Can the hypothesis in this theorem on commutative monoids be weakened?

Question

Let $(M,*,1)$ be a commutative monoid. Define the binary relation $R$ on $M$, such that $xRy$ iff $(\exists z)(x*z=y)$. It is easy to show that, since $M$ is a commutative monoid, the relation $R$ is both transitive and reflexive. I read in a paper the theorem that if additionally $M$ is cancellative and pure, (where pure means $1$ is the only invertible element), then $R$ is also antisymmetric. I am wondering if this hypothesis can be weakened. That is, if $M$ is merely cancellative, is $R$ antisymmetric? And also, if $M$ is merely pure, is $R$ antisymmetric? All of this is given the background assumption that $M$ is a commutative monoid.

Answer 1

After some tinkering around, I found the answer to my question. Pure is needed, because otherwise $x | 1$ and $1 | x$. As for cancellative, here is a counter-model I found where pure alone is not sufficient: Let $M = \{0,1,2\}$, let the identity of $M$ be $0$, and let $+$ be defined as $0+x=x+0=x$, $1+1=2+2=1$, and $1+2=2+1=2$. Then $(M,+,0)$ is a commutative pure monoid, where the divisor relation $R$ is not anti-symmetric, as both $1R2$ and $2R1$

Answer 2

Today, I replied to another related question which weakens the assumptions in another way: A weak cancellation property for monoids

Essentially, the assumption of cancellativity can be weakened.
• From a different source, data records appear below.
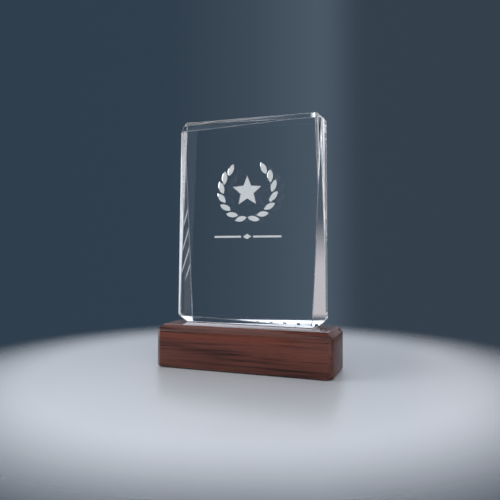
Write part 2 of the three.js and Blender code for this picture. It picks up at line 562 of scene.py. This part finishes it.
softPanels = [
    # degrees round from the back, degrees up from level, the degrees that the two sides fade over, the
    # degrees that the bottom and top fade over, and the light
    ((-62, -50), (-8, 4), (2, 2), (1, 3), (0.26, 0.3, 0.33)),
    ((-52, -31.5), (-5.9, -1.5), (2, 2), (0.8, 6.5), (0.5, 0.47, 0.5)),
    ((-1, 16), (4, 30), (2, 2), (3, 3), (0.38, 0.36, 0.39)),
    ((28, 48), (-10, 14), (5, 5), (5, 5), (0.62, 0.68, 0.74)),
    ((-45, 5), (17.5, 56), (4, 4), (1.5, 1.5), (1.5, 1.6, 1.8)),
    ((-180, 180), (56, 72), (6, 6), (6, 6), (1.0, 1.04, 1.1)),
    ((-180, -171), (-6, 16), (3, 3), (3, 3), (0.5, 0.55, 0.62)),
    ((175, 180), (-6, 16), (3, 3), (3, 3), (0.5, 0.55, 0.62)),
    ((-73, -60), (-12, 0), (3, 3), (2, 2), (1.3, 1.35, 1.45)),
    ((-12.5, -9), (-13.5, -9), (1.5, 1.5), (0.8, 0.8), (5, 5.2, 5.5)),
    ((-108, -74), (-6, 10), (4, 4), (4, 4), (0.95, 0.93, 0.95)),
    ((98, 124), (-14, 30), (5, 5), (5, 5), (1.1, 1.12, 1.2)),
    ((-170, -90), (-90, -14), (5, 5), (5, 5), (0.9, 0.95, 1.0)),
]

blind = {
    # a slatted blind at a window: its slats throw thin slanting streaks
    "panel": ((-8, -3), (-1.6, 6), (0.5, 0.5), (1, 1), (0.5, 0.54, 0.6)),
    "slant": 3.2,
    "halfStep": 1.05,  # degrees
    "width": 0.3,  # of the half step
}


def makeBackdrop():
    # slate paper with a painted glow of light, with panels that light the award and that the camera doesn't
    # see directly
    world = bpy.data.worlds.new("slateRoom")
    bpy.context.scene.world = world
    finish = Finish("slateRoom", world)
    spot = finish.node("TexCoord", output="Generated")
    axes = finish.node("SeparateXYZ", None, {0: spot}).socket.node.outputs
    x, y, z = (Wire(finish, axes[key]) for key in "XYZ")
    around = finish.maths("ARCTAN2", x, y) * math.degrees(1)
    up = finish.maths("ARCSINE", z) * math.degrees(1)

    def share(angle):
        # of the whole way round, for a wire or a number
        return angle / 360 + 0.5

    # the slate paper, with its painted glow of light
    paper = finish.ramp(share(around), [(share(angle), tone) for angle, tone in slateToneAndGlow])

    def addPanel(lit, panel, inside=1):
        # blends a panel over what is lit already, where inside is one
        roundSpan, upSpan, roundSoft, upSoft, light = panel
        for angle, (low, high), (lowSoft, highSoft) in ((around, roundSpan, roundSoft), (up, upSpan, upSoft)):
            inside = finish.fade(angle, low - lowSoft, low) * inside
            inside = finish.fade(angle, high, high + highSoft, 1, 0) * inside
        return finish.blend(inside, lit, light)

    lit = paper
    for panel in softPanels:
        lit = addPanel(lit, panel)
    slat = finish.maths("PINGPONG", up - around * blind["slant"], blind["halfStep"])
    slats = finish.fade(slat, blind["halfStep"] * (1 - blind["width"]), blind["halfStep"])
    lit = addPanel(lit, blind["panel"], slats)
    seen = finish.node("LightPath", output="Is Camera Ray")
    finish.surfaceIs({"Color": finish.blend(seen, lit, paper), "Strength": 1.0})


softboxAim = 120 * mm  # height above the floor
softboxes = [
    # degrees round from the front and up from level, distance, width and height in metres, watts
    {"around": -62, "up": 20, "far": 0.9, "size": (0.5, 0.7), "power": 5},
    {"around": 30, "up": 22, "far": 0.9, "size": (0.6, 0.5), "power": 4},
]


def makeLights():
    target = Vector((0, 0, softboxAim))
    for box in softboxes:
        around, up = math.radians(box["around"]), math.radians(box["up"])
        out = Vector((math.sin(around) * math.cos(up), -math.cos(around) * math.cos(up), math.sin(up)))
        turn = out.to_track_quat("Z", "Y").to_euler()
        bpy.ops.object.light_add(type="AREA", location=target + out * box["far"], rotation=turn)
        light = bpy.context.object
        light.data.shape = "RECTANGLE"
        light.data.size, light.data.size_y = box["size"]
        light.data.energy = box["power"]
        light.visible_camera = False


rendering = {
    "view": "Standard",
    "bounces": 32,  # enough for light that runs round inside the crystal
    "glossyBounces": 12,
}


def setRendering():
    scene = bpy.context.scene
    scene.view_settings.view_transform = rendering["view"]
    scene.cycles.max_bounces = rendering["bounces"]
    scene.cycles.transmission_bounces = rendering["bounces"]
    scene.cycles.glossy_bounces = rendering["glossyBounces"]


makeFloor()
makeBackdrop()
makeLights()
setRendering()
print("stage set")
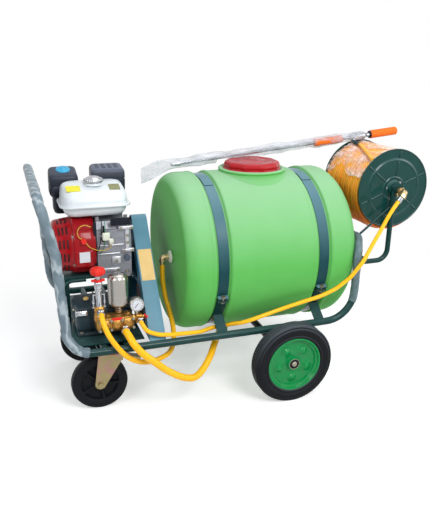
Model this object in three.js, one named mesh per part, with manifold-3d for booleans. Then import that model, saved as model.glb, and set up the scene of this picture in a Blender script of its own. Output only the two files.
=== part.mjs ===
// A wheeled orchard sprayer: a tube frame on two wheels and two casters carries a petrol engine, a
// belt-driven plunger pump, a round tank in two straps, a hose reel and a spray lance.
//
// Millimetres, +Z up. X runs along the cart from the engine to the reel and is measured here from the
// main axle, Y across it from the pump side to the far side, Z up from the ground. The whole cart is
// then moved along X so that the part's origin lies under the middle of its length.

import * as THREE from 'three';
import { mergeVertices } from 'three/addons/utils/BufferGeometryUtils.js';
import Module from 'manifold-3d';

const wasm = await Module();
wasm.setup();

// ---------------------------------------------------------------- driving dimensions

const AXLE_X = 93; // the main axle, from the part's origin
const GAP = 0.3; // between pieces that touch

const TUBE_R = 13.5; // frame and handle tube
const RAIL_Y = 289;
const RAIL_Z = 268;
const JOINT_X = -688; // where the handle's tube meets the frame's
const CROSS_TUBE_R = 12.5;
const CROSS_TUBE_X = [-665, -588];

const HOOP_X = 270; // the frame's upright end, beside the reel end of the tank
const HOOP_BEND = 110;
const HOOP_Z = 562;
const HOOP_TOP_Y = 215; // half the straight part of the hoop's crossbar

const HANDLE_FOOT_X = -785;
const HANDLE_KNEE = { x: -806, z: 620 };
const HANDLE_TOP = { x: -846, z: 795 };
const HANDLE_BEND = 90;
const GRIP_BEND = 55;
const WRAP_WALL = 4.2;

const WHEEL_R = 151; // 12 inch wheels
const TYRE_WIDTH = 58;
const RIM_R = 102.5;
const WHEEL_CLEARANCE = 8; // from the frame tube to the tyre
const AXLE_R = 10;
const AXLE_TUBE_R = 14;
const WHEEL_SIDES = 28;

const CASTER_R = 99.5; // 8 inch casters
const CASTER_WIDTH = 42;
const CASTER_Y = 181;
const CASTER_X = -626; // the swivel axis
const CASTER_TRAIL = 50;
const CASTER_HEIGHT = 236; // from the ground to the top plate
const CASTER_SIDES = 24;
const CASTER_AXLE_R = 6;
const FORK_WALL = 4;

const TANK_R = 294;
const TANK_Z = 502;
const TANK_ENDS = [-379, 297];
const TANK_WALL = 5;
const ENGINE_SHOULDER = { along: 52, in: 36 }; // how the shell turns in at its two ends
const REEL_SHOULDER = { along: 77, in: 120 };
const STRAP_X = [-249.6, 133.6];
const STRAP_WIDTH = 38;
const STRAP_WALL = 2.5;
const SADDLE_WALL = 5;
const GROOVE_DEPTH = 10;
const GROOVE_HALF = 26;
const CLAMP_ANGLE = 20; // degrees below the tank's middle
const LUG_LENGTH = 20;
const LEG_ANGLE = 51; // degrees from the tank's lowest line

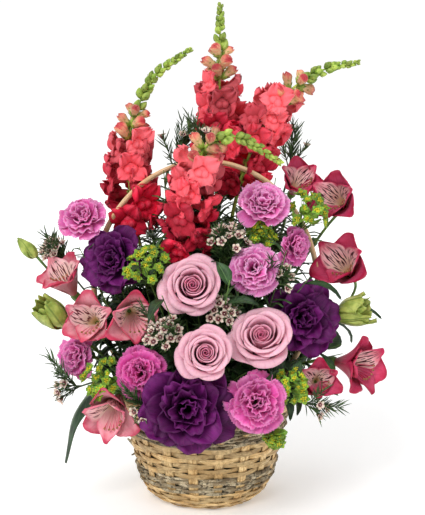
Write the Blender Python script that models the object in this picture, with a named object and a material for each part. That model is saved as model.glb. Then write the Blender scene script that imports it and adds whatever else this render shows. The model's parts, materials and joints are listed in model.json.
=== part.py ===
"""A flower basket: a woven bamboo basket with a hoop handle, a plastic liner and a floral foam
that holds cut roses, lisianthus, carnations, alstroemeria, snapdragons, fillers and leaves.

Metres, +Z up. The origin is the centre of the basket's base, and the front is towards -Y.
Every cut stem is one solid, swept from its foot in the foam to the face of its bloom.
"""

import math
from dataclasses import dataclass

import bmesh
import bpy
from mathutils import Vector

MM = 0.001

# Basket
BASKET_HEIGHT = 118 * MM
RIM_RADIUS = 92.7 * MM
BASE_RADIUS = 46.5 * MM
BASE_THICKNESS = 4 * MM
WALL_THICKNESS = 3.4 * MM
RIM_BAND_DEPTH = 14 * MM
RIM_BAND_THICKNESS = 3 * MM
INNER_BAND_SLOPE = 2.6 * MM
ROUND_SIDES = 32
GAP = 0.3 * MM

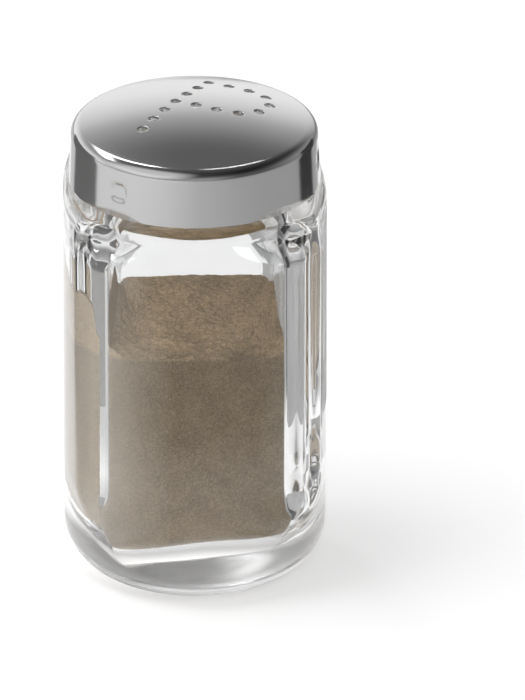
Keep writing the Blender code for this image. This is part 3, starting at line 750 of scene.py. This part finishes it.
def add_lamp(name, azimuth, elevation, distance, size, power, roll=0, mirrored=True):
    """A soft rectangular lamp that faces the shaker; the azimuth counts from straight behind to the right."""
    data = bpy.data.lights.new(name, "AREA")
    data.shape = "RECTANGLE"
    data.size, data.size_y = size
    data.energy = power
    lamp = bpy.data.objects.new(name, data)
    turned, tilted = math.radians(azimuth), math.radians(elevation)
    flat = math.cos(tilted) * distance
    height = LAMPS_FACE_HEIGHT + math.sin(tilted) * distance
    lamp.location = (math.sin(turned) * flat, math.cos(turned) * flat, height)
    facing = (lamp.location - Vector((0, 0, LAMPS_FACE_HEIGHT))).to_track_quat("Z", "Y")
    lamp.rotation_euler = (facing @ Quaternion((0, 0, 1), math.radians(roll))).to_euler()
    lamp.visible_glossy = mirrored
    bpy.context.scene.collection.objects.link(lamp)


add_lamp("left_softbox", -47, 45, 1.2, (0.92, 0.21), 1.5)
add_lamp("left_strip_lamp", -23, 53, 1.2, (0.10, 0.36), 0.9, 19)
add_lamp("right_strip_lamp", 22, 61, 1.2, (0.05, 0.36), 0.3, -30)
add_lamp("left_fill", -105, 62, 1.3, (0.9, 0.9), 10.5, mirrored=False)
add_lamp("front_fill", 165, 40, 1.6, (0.9, 0.7), 8.0, mirrored=False)


def add_card(name, corners, heights, level):
    """An upright grey card between two corners and two heights, which only the steel and the glass show."""
    mesh = bpy.data.meshes.new(name)
    points = [(x, y, height) for height in heights for x, y in corners]
    mesh.from_pydata(points, [], [(0, 1, 3, 2)])
    card = bpy.data.objects.new(name, mesh)
    bpy.context.scene.collection.objects.link(card)
    material, shader, add, links = new_material(name)
    shader.inputs["Base Color"].default_value = (level, level, level, 1)
    shader.inputs["Roughness"].default_value = 1.0
    shader.inputs["Specular IOR Level"].default_value = 0.0
    mesh.materials.append(material)
    card.visible_camera = False
    card.visible_shadow = False
    card.visible_diffuse = False


LEFT_CORNERS = ((-0.088, 0.006), (-0.062, 0.062))
add_card("left_card", LEFT_CORNERS, (0.032, 0.09), 0.34)
add_card("left_pale_card", LEFT_CORNERS, (0.0, 0.032), 0.75)
add_card("right_card", ((0.073, 0.051), (0.086, 0.015)), (0.0, 0.09), 0.05)
add_card("right_grey_card", ((0.024, 0.062), (0.072, 0.026)), (0.0, 0.04), 0.6)

# The render's colours stay plain, and light may bend and mirror more often than is usual, because it crosses
# the glass many times before it leaves
bpy.context.scene.view_settings.view_transform = "Standard"
bpy.context.scene.cycles.max_bounces = 32
bpy.context.scene.cycles.transmission_bounces = 32
bpy.context.scene.cycles.glossy_bounces = 12
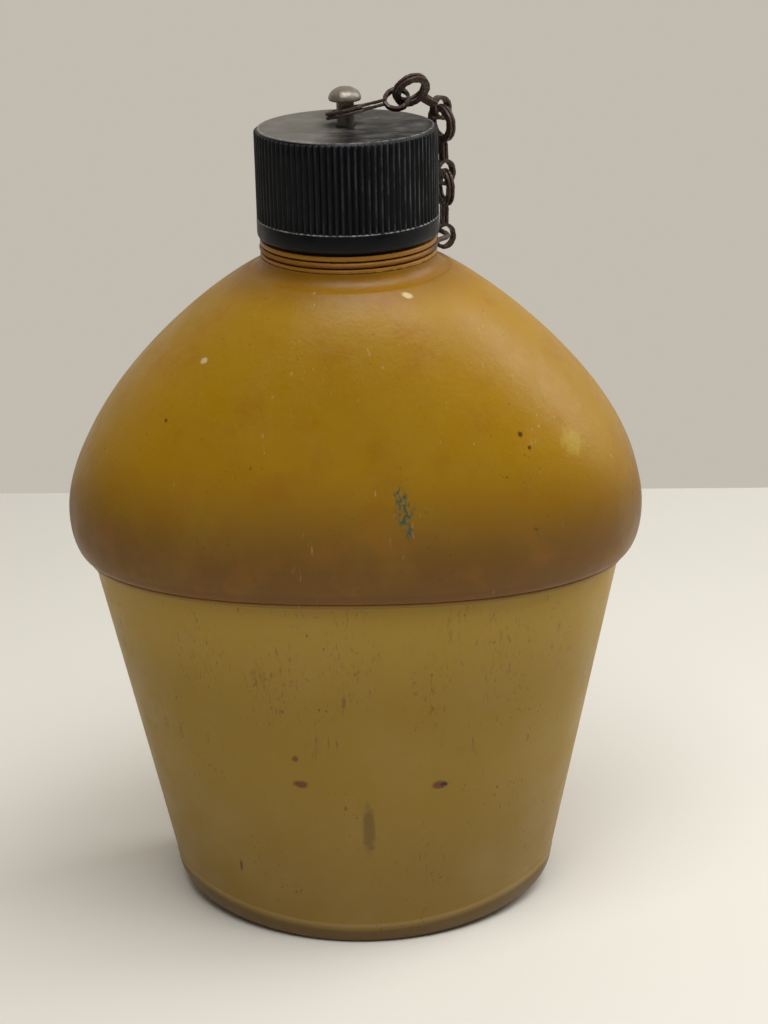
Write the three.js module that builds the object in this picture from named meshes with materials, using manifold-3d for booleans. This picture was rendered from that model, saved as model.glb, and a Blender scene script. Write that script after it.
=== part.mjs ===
// One-quart moulded plastic canteen: a tapered kidney-shaped lower shell, a domed upper shell that overlaps
// it, a threaded neck, and a ribbed screw cap whose pin is chained to a wire ring round the neck.
// Millimetres, +Z up, -Y to the front. Everything is built round the neck's axis, and the whole group is
// then moved so that the origin is at the middle of the canteen's footprint.

import * as THREE from 'three';
import { mergeVertices } from 'three/addons/utils/BufferGeometryUtils.js';
import Module from 'manifold-3d';

const wasm = await Module();
wasm.setup();

const { lerp, degToRad, smoothstep } = THREE.MathUtils;

// ---- Driving dimensions ----

const GAP = 0.3; // clearance left between neighbouring pieces
const WALL = 2.4; // thickness of both shells
const NECK_OFFSET_Y = 4.05; // neck's axis behind the middle of the footprint
const SECTION_Y = -4; // middle of the body's sections, from the neck's axis
const AROUND = 56; // points round a body section
const OUTLINE_STEPS = 720; // points of its outline before they are spaced evenly

// Sections of the body: half width, front and back half depths, and how far the two ends are lifted.
const FOOT = { z: 0, side: 40.2, front: 25.8, back: 28.6, lift: 0 };
const BASE = { z: 4.6, side: 48.2, front: 27.6, back: 31, lift: 5 };
const WALL_TOP = { z: 93.8, side: 64, front: 35.4, back: 38.6, lift: 0 };
const LIP = { z: 93.8, side: 65.2, front: 36.6, back: 39.8 };
const SHOULDER = { z: 105.3, side: 69, front: 38.1, back: 41.5 };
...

If the commutative monoid $M$ with identity $1$ has the property that for all $a,b\in M,$ $ab=a$ implies $b=1$ (perhaps called weak cancellativity), then $R$ is antisymmetric.

If a monoid is pure, it need not be antisymmetric. Just look at $\{-1,1\}$ with multiplication.

Can you please post a reference to the article you mentioned? I would be very interested in it.